Apart from shopping, SoHo also offered many art galleries and chic cafes. If you walk down a road, you might even chance upon the mid-levels escalators in Central. Really cool concept. Because the area is steep and hilly, people travel up/down via these escalators. They are on an incline, and really looooooong. I was simply amused at having to take one escalator after another, only realising that we were heading in the wrong direction after 15-minute of uphill climbing.

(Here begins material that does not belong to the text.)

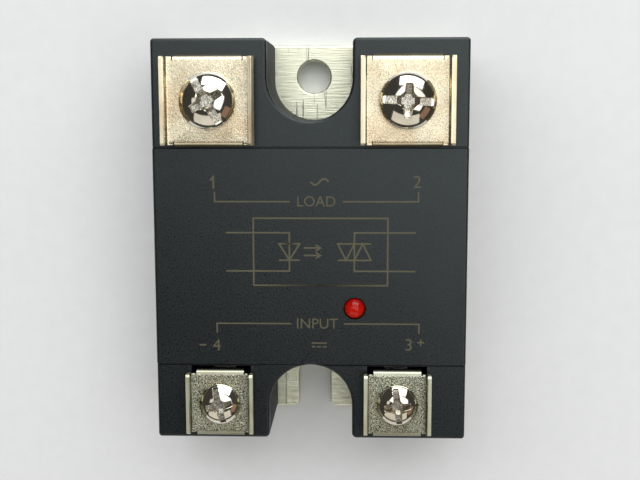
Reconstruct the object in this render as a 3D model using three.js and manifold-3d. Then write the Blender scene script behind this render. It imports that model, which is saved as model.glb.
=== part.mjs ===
// Panel-mount solid state relay: metal base plate, moulded case, four screw clamp terminals, indicator
// lamp, and the power and control parts inside. Millimetres, +Z up. The origin is the centre of the
// base plate's underside, +Y runs to the load terminals and +X to the right as the label is read.

import * as THREE from "three";
import { RoundedBoxGeometry } from "three/addons/geometries/RoundedBoxGeometry.js";
import { mergeVertices } from "three/addons/utils/BufferGeometryUtils.js";
import Module from "manifold-3d";

const wasm = await Module();
wasm.setup();

// ---- Driving dimensions ----

const CASE_LENGTH = 58.4;
const CASE_WIDTH = 45.4;
const CASE_CORNER = 0.8;
const CASE_WALL = 1.8;
const ROOF = 2.0;
const PLATFORM_TOP = 18.75; // where the terminals stand
const LABEL_RISE = 0.25; // the label panel above the terminal platforms
const LOAD_PLATFORM = 15.5; // length of each terminal platform, from the case's end to the label panel
const INPUT_PLATFORM = 11.15;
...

We took a tram up to Victoria Peak one evening. It was almost a vertical climb, similar to travelling up Penang Hill in Malaysia. I read that at its steepest part of the route, the tram is actually at 27° to the horizontal. I lost my sense of up/down/straight/crooked halfway up.
It was really cold up there, with the chilling winds and having to queue in the open for the return tram back. But it was worth the experience I thought. We got a chance to visit Madam Tussauds Hong Kong and meet Johnny Depp. I was also bewildered by the incredibly tall Yao Ming… how can a human being be standing at 2.3m? I’m only up to his abdomen.
The view of the Hong Kong city skyline is best captured from up in the Sky Terrace 428. It was such a pretty sight of the buildings and skyscrapers with Victoria Harbour in the background – occurred to me how densely populated the city is. But it was a lovely feeling, as if you are at the top of the world. Looking down, it also occurred to me how huge the world really is.
It was a good 6-day trip of food, shopping and sightseeing. If I was to return to Hong Kong again in future, I would definitely make time to visit Lamma Island and Tsim Tsa Sui Promenade which we missed out on this iterinary. I have seen pictures of these places, and they look pretty.
Bye Hong Kong, it has been nice meeting you.